En 2002 se edita “Baby’s got a temper” (XL Recordings, 2002), un single firmado por el grupo en el que el protagonismo recaía en Flint, con el apoyo musical de Howlett. Parecía que el frenético bailarín tomaba aún más protagonismo pero no fue así: Al single de revitalización del grupo no le siguió ningún disco. La canción era simplemente aceptable, aunque en la floja línea de Flint en solitario, siendo salvada del desastre gracias a la producción de Howlett. Sus referencias a las drogas sirvieron para otorgarle inmediata popularidad, aunque en el calado falló, no llegando a echar raíces en la memoria de los seguidores.

Sin embargo, en 2005 aparecía Never outnumbered, always outgunned (Maverick, 2004), el nuevo trabajo de The Prodigy en el que no aparecían ni Maxim Reality ni Keith Flint. Se trataba de un disco bailable con con el que Howlett parecía ponerles las cosas claras a las dos caras más visibles del equipo. The Prodigy era su criatura y podía poner en la calle un producto firmado bajo el ilustre nombre, conservando el sonido identificativo de la marca. Y, desde luego, Never outnumbered, always outgunned sonaba a The Prodigy, manteniendo sus fluctuantes riffs electrónicos y juegos de voces sampleadas. El single “Girls” era un buen ejemplo de que Howlett no dependía de sus bailongos vocalistas para volcar su música en un disco, aunque a la larga se acababan echando de menos las agresivas voces de ambos MC’s. La gira contó con ellos de nuevo en escena y algunos temas se regrabaron con sus voces para las versiones en single, aunque la sensación de unidad se había perdido. La edición del recopilatorio Their law (singles 1990–2005) (XL Recordings, 2006) sirvió para recordar una divertida carrera a toda velocidad, sin pretensiones, aunque en formato DVD volviera a situar al grupo como un proyecto que jamás debió conocer el escenario.

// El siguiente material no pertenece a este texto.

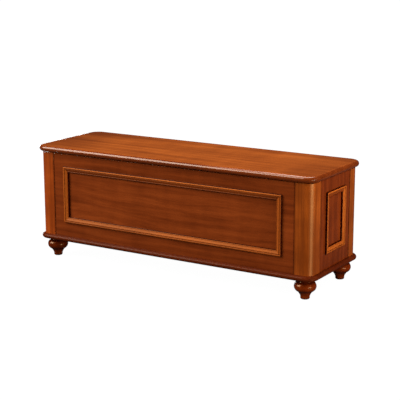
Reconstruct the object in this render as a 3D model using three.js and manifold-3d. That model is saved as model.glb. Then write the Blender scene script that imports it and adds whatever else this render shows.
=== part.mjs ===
// Wooden blanket chest on turned feet, with a hinged lid.
//
// Millimetres, +Z up. X runs along the chest, the front faces -Y, and the origin is on the floor
// under the middle of the chest.
import * as THREE from "three";
import { mergeVertices } from "three/addons/utils/BufferGeometryUtils.js";
import Module from "manifold-3d";

const wasm = await Module();
wasm.setup();

// ---- driving dimensions ----------------------------------------------------------------------

// The case, measured over the corner posts.
const BODY_LENGTH = 1172;
const BODY_DEPTH = 364;
const FOOT_HEIGHT = 74;
const BASE_THICKNESS = 19;
const CASE_HEIGHT = 323;
const LID_GAP = 3;
const LID_THICKNESS = 22;
const LID_OVERHANG = 13;
const BASE_OVERHANG = 12.5;
const BASE_RAIL_WIDTH = 90;

// Corner posts and the boards tongued into them.
const POST_SIZE = 67;
const POST_CORNER_RADIUS = 32;
const BOARD_THICKNESS = 18;
const BOARD_SETBACK = 1.5;
const TONGUE_THICKNESS = 8;
const TONGUE_LENGTH = 8;
const BOTTOM_THICKNESS = 9;

// The bolection moulding that frames the sunk field of a board.
const MOULDING_WIDTH = 21;
const MOULDING_SEAT = 15;
const MOULDING_RISE = 8;
const MOULDING_GROOVE = 7;
const MOULDING_LIP = 2.2;
const FIELD_SINK = 4;
const FRONT_MOULDING_LENGTH = 942;
const SIDE_MOULDING_LENGTH = 150;
const MOULDING_BOTTOM = 149.5;
const MOULDING_TOP = 368;

// Turned feet, each on a hanger bolt and a nailed glide.
const FOOT_X = 543.5;
const FOOT_Y = 139.5;
const FOOT_STEM_RADIUS = 16.4;
const FOOT_BULB_RADIUS = 39.3;
const FOOT_BULB_CENTRE_Z = 46;
const FOOT_BULB_ROUND = 20;
const FOOT_NECK_RADIUS = 29.5;
const FOOT_NECK_HEIGHT = 6;
const FOOT_PAD_TOP = 10;
const FOOT_WAIST_Z = 19;
const GLIDE_THICKNESS = 1.5;
const GLIDE_RADIUS = 14.5;
const NAIL_RADIUS = 1.2;
const NAIL_LENGTH = 14;
const STUD_RADIUS = 4;
const STUD_IN_FOOT = 34;
const STUD_IN_POST = 32;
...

Hoy, la actualidad manda en la actividad del grupo. Nuevo disco y nueva actitud. Por una parte, Invaders must die (Cooking Vinyl, 2009) trae de vuelta a Maxim Reality y a Keith Flint, flanqueando a Howlett en calidad de líder indiscutible. Por otra, estilísticamente se sitúa en terrenos conocidos, en un punto intermedio entre Music for the jilted generation y The fat of land, precisamente sus dos trabajos más celebrados. ¿Una avance lógico? ¿Una huída hacia adelante? En cualquiera de los casos, en Invaders must die The Prodigy hacen lo que mejor saben hacer, música de baile con actitud, y eso es indiscutible. Continúan siendo los mejores en su terreno.